Aldi continues to lead the pack. The German supermarket chain opened 88 stores in 2021, totaling 2.2 million square feet. It plans to open about 150 stores by the end of 2022, which would give it 2,158 and make it the third-largest grocery retailer in the U.S. by store count, behind Kroger and Walmart.

Other grocers in heavy expansion mode in 2021 include Publix, which added 1.3 million square feet in Florida, and Grocery Outlet, which opened just shy of 900,000 square feet concentrated on the West Coast. Food Lion, a subsidiary of Ahold Delhaize, also expanded its store count considerably, the bulk via the acquisition of 71 stores from Southeastern Grocers.

Smaller-format stores showed significant expansion in 2021, as well. In addition to Aldi, whose locations tend to average around 25,000 square feet, new stores came from Lidl, whose stores average 15,000, and Sprouts Farmers Market, whose units average 25,000. Lidl has opened 52 stores since August 2020 to bring its count to 167. Sprouts added 20 U.S. locations.

Meanwhile, Kroger is reinvesting in its fulfillment operations. The retailer opened two new high-tech automated fulfillment centers, in Ohio and Florida, last year.

To sustain the growth, supermarkets need to boost the experiences at their physical stores as consumers venture out post-pandemic, according to JLL. Supermarket chains will continue to innovate with technologies like the Just Walk Out cashier-free system Amazon developed for its grocery stores and licensed to other retailers. “The grocery sector in the year ahead will be one to watch as we expect increased competition from foreign grocery chains and restaurants, which will spur many grocers to invest in major in-store technology advancements,” said JLL Americas retail advisory services president Naveen Jaggi. “Grocery stores will be changing the way consumers shop and interact with products.”

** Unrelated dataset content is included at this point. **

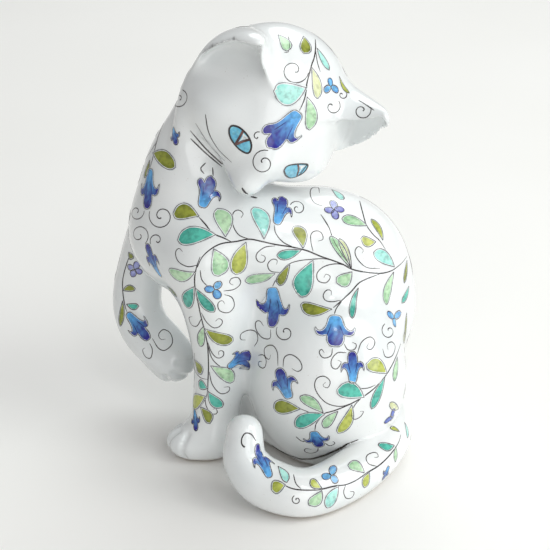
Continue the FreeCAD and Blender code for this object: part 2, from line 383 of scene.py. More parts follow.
def surface_net(field):
    """A vertex for each cell that the surface crosses, and a quad for each grid edge it cuts."""
    inside = field < 0
    count = np.zeros(np.array(field.shape) - 1, int)
    corners = [(i, j, k) for i in (0, 1) for j in (0, 1) for k in (0, 1)]
    for i, j, k in corners:
        count += inside[i:count.shape[0] + i, j:count.shape[1] + j, k:count.shape[2] + k]
    crossed = (count > 0) & (count < 8)
    index = np.full(count.shape, -1)
    index[crossed] = np.arange(crossed.sum())
    cells = np.argwhere(crossed)
    total = np.zeros((len(cells), 3))
    hits = np.zeros(len(cells))
    for corner in corners:
        for axis in range(3):
            if corner[axis]:
                continue
            other = np.array(corner)
            other[axis] = 1
            a = field[tuple((cells + corner).T)]
            b = field[tuple((cells + other).T)]
            cut = (a < 0) != (b < 0)
            place = np.tile(np.array(corner, float), (len(cells), 1))
            place[:, axis] += a / np.where(a == b, 1, a - b)
            total[cut] += place[cut]
            hits[cut] += 1
    vertices = cells + total / hits[:, None]
    quads = []
    for axis in range(3):
        u, v = (axis + 1) % 3, (axis + 2) % 3
        first, second = [slice(1, -1)] * 3, [slice(1, -1)] * 3
        first[axis], second[axis] = slice(0, -1), slice(1, None)
        cut = inside[tuple(first)] != inside[tuple(second)]
        offset = np.ones(3, int)
        offset[axis] = 0
        edge = np.argwhere(cut) + offset
        du, dv = np.eye(3, dtype=int)[[u, v]]
        quad = np.stack([index[tuple((edge - step).T)] for step in (du + dv, dv, 0 * du, du)], 1)
        flip = ~inside[tuple(edge.T)]
        quad[flip] = quad[flip][:, ::-1]
        quads.append(quad)
    return vertices, np.vstack(quads)


def gradient(points, reach=0.25):
    """The slope of the distance, which points outwards, and the distance itself."""
    corners = np.array(((1, -1, -1), (-1, -1, 1), (-1, 1, -1), (1, 1, 1)), float)
    values = [in_chunks(cat, points + reach * corner) for corner in corners]
    slope = sum(value[:, None] * corner for value, corner in zip(values, corners)) / (4 * reach)
    return slope, sum(values) / 4


def settle(points, rounds=2):
    """Moves points onto the surface along its slope."""
    for _ in range(rounds):
        slope, value = gradient(points)
        steep = np.maximum((slope**2).sum(1), LEAST_SLOPE)
        step = slope * (value / steep)[:, None]
        length = np.linalg.norm(step, axis=1, keepdims=True)
        points = points - step * np.minimum(1, GRID / np.maximum(length, 1e-9))
    return points


def averaged(values, quads):
    """Each vertex's mean over its neighbours."""
    total = np.zeros_like(values)
    count = np.zeros(len(values))
    for a, b in ((0, 1), (1, 2), (2, 3), (3, 0)):
        np.add.at(total, quads[:, a], values[quads[:, b]])
        np.add.at(count, quads[:, a], 1)
        np.add.at(total, quads[:, b], values[quads[:, a]])
        np.add.at(count, quads[:, b], 1)
    return total / count[:, None]


def relax(points, quads, rounds=2):
    """Evens out the mesh along the surface."""
    for _ in range(rounds):
        points = points + 0.5 * (averaged(points, quads) - points)
        points = settle(points, 1)
    return points


def face_normals(points, quads):
    """The unit normal of each quad."""
    corners = points[quads]
    facing = np.cross(corners[:, 2] - corners[:, 0], corners[:, 3] - corners[:, 1])
    return facing / np.maximum(np.linalg.norm(facing, axis=1, keepdims=True), 1e-9)


def skin_normals(points, quads):
    """Outward normals from the slope, or from the mesh where a thin rim turns the slope over."""
    slope = gradient(points)[0]
    smooth = slope / np.linalg.norm(slope, axis=1, keepdims=True)
    flat = np.zeros_like(points)
    facing = face_normals(points, quads)
    for corner in range(4):
        np.add.at(flat, quads[:, corner], facing)
    flat = averaged(flat, quads) + flat
    flat /= np.maximum(np.linalg.norm(flat, axis=1, keepdims=True), 1e-9)
    flat *= np.sign((flat * smooth).sum(1).mean())
    agree = (flat * smooth).sum(1)
    trust = np.clip((agree - DOUBTED) / DOUBT_SPAN, 0, 1)[:, None]
    mixed = smooth * trust + flat * (1 - trust)
    return mixed / np.linalg.norm(mixed, axis=1, keepdims=True)


def trace_glaze():
    """The glaze as points in millimetres and quads."""
    low = np.array(cad_box[0]) / MM - MARGIN
    high = np.array(cad_box[1]) / MM + MARGIN
    vertices, quads = surface_net(banded_field(low, high))
    points = settle(low + GRID * vertices)
    return relax(points, quads), quads


# ================================================================ meshes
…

Service Tenants Led the Return to Physical Space

Grocers may be leading the charge, but they’re not the only companies expanding into new real estate. U.S. businesses have more physical locations now than they did before the pandemic. Companies shut down offices, stores and warehouses in the first year of the pandemic, but by the third quarter of 2021, the number of physical business locations had soared to 7% above the pre-COVID level, according to the Economic Innovation Group. The services industry largely led the increase in physical locations. One reason businesses bounced back significantly quicker than after the Great Recession: a larger federal government stimulus package aimed at keeping businesses afloat.